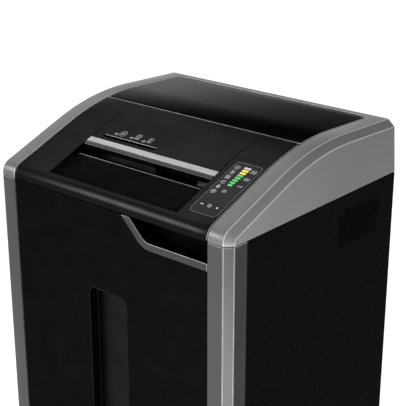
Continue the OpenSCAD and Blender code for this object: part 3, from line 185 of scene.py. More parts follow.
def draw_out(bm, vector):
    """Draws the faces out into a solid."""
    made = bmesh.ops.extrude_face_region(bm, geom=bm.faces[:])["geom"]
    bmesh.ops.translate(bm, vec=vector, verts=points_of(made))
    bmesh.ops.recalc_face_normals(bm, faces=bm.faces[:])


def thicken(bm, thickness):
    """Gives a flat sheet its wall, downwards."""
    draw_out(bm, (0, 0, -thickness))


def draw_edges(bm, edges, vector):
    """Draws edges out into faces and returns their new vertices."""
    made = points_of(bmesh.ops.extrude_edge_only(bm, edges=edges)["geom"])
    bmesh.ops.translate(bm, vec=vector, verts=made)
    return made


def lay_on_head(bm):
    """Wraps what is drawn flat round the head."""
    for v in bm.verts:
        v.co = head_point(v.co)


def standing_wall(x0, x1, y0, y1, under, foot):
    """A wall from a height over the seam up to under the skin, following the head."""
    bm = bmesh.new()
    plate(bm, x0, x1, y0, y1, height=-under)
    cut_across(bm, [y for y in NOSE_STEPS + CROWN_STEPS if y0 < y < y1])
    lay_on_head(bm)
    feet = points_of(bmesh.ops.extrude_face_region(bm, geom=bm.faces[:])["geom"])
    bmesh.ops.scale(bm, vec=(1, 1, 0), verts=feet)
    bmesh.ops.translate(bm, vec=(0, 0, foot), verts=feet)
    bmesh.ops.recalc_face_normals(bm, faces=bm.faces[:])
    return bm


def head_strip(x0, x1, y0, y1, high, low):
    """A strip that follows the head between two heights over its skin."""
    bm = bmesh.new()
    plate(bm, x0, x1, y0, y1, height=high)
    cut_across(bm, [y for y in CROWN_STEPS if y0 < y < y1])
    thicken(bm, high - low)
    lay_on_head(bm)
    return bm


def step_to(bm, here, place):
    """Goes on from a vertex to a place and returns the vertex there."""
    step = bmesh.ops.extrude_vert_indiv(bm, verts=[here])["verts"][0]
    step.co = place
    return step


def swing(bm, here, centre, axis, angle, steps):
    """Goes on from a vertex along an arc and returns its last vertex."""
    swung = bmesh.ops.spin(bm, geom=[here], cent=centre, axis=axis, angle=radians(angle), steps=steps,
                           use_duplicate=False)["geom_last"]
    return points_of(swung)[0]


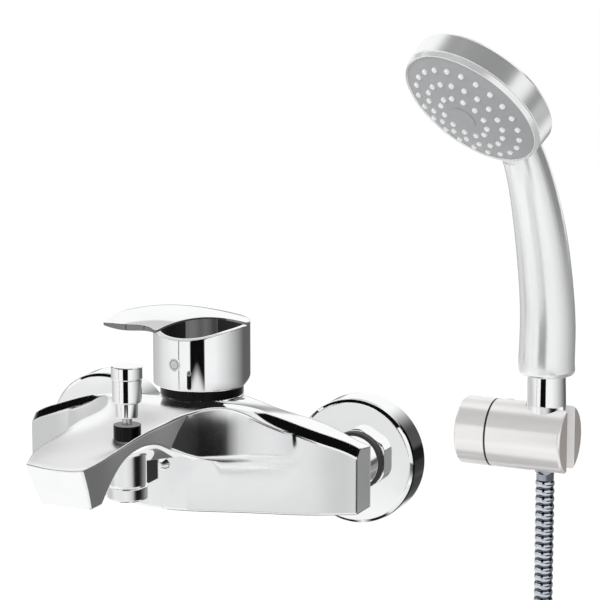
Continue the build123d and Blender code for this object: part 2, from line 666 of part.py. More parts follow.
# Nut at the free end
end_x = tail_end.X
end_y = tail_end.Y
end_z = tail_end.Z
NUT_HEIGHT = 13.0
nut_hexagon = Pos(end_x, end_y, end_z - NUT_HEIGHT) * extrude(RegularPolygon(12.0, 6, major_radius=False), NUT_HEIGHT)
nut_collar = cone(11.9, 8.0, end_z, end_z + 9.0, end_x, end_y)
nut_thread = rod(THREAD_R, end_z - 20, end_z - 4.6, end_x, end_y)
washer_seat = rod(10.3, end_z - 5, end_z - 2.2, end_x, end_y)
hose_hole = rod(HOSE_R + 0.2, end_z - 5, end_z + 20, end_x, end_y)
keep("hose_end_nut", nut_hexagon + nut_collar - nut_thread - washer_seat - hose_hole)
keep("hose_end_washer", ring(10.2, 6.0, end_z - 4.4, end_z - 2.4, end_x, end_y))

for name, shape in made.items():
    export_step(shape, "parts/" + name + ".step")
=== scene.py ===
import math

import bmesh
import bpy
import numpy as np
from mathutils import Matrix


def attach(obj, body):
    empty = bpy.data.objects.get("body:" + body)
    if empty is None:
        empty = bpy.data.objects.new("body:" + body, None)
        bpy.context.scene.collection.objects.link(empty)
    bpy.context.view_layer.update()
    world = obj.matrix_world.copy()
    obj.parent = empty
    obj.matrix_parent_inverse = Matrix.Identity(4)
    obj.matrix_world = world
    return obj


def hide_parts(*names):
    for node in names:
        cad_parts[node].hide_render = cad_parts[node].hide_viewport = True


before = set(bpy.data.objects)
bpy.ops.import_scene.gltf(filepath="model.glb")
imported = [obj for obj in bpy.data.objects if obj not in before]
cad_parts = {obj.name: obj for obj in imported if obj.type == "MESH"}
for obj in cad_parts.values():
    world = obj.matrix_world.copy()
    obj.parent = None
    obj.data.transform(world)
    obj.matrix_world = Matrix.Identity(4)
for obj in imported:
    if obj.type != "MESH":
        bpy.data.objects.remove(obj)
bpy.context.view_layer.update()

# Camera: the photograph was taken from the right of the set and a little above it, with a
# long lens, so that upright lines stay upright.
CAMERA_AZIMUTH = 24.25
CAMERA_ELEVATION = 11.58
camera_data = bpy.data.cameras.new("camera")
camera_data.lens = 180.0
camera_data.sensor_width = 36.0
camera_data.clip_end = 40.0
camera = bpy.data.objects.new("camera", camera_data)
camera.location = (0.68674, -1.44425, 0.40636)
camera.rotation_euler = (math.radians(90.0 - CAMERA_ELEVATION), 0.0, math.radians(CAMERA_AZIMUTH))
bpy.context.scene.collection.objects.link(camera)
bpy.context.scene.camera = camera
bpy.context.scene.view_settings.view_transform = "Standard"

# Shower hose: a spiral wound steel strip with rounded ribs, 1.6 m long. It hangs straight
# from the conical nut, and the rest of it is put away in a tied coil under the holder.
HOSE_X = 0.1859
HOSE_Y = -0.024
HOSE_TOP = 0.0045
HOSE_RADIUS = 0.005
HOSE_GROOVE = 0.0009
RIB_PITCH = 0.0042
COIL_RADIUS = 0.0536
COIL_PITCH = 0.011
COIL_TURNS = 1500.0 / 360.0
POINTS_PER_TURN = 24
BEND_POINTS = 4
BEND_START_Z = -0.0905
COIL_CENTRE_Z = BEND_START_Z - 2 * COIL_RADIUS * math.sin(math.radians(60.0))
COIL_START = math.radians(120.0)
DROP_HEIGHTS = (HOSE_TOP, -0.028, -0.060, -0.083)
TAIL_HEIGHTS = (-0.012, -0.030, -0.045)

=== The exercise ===
Reproduce exactly the lines that run from the start of the records to the line with "return made", both included.

=== Exercise response ===
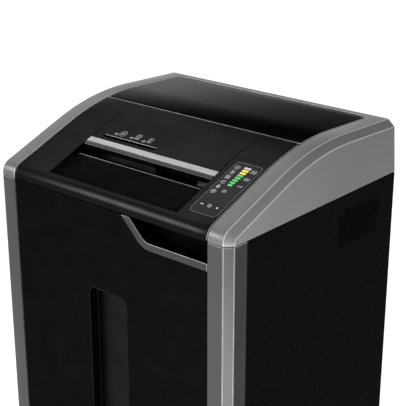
Continue the OpenSCAD and Blender code for this object: part 3, from line 185 of scene.py. More parts follow.
def draw_out(bm, vector):
    """Draws the faces out into a solid."""
    made = bmesh.ops.extrude_face_region(bm, geom=bm.faces[:])["geom"]
    bmesh.ops.translate(bm, vec=vector, verts=points_of(made))
    bmesh.ops.recalc_face_normals(bm, faces=bm.faces[:])


def thicken(bm, thickness):
    """Gives a flat sheet its wall, downwards."""
    draw_out(bm, (0, 0, -thickness))


def draw_edges(bm, edges, vector):
    """Draws edges out into faces and returns their new vertices."""
    made = points_of(bmesh.ops.extrude_edge_only(bm, edges=edges)["geom"])
    bmesh.ops.translate(bm, vec=vector, verts=made)
    return made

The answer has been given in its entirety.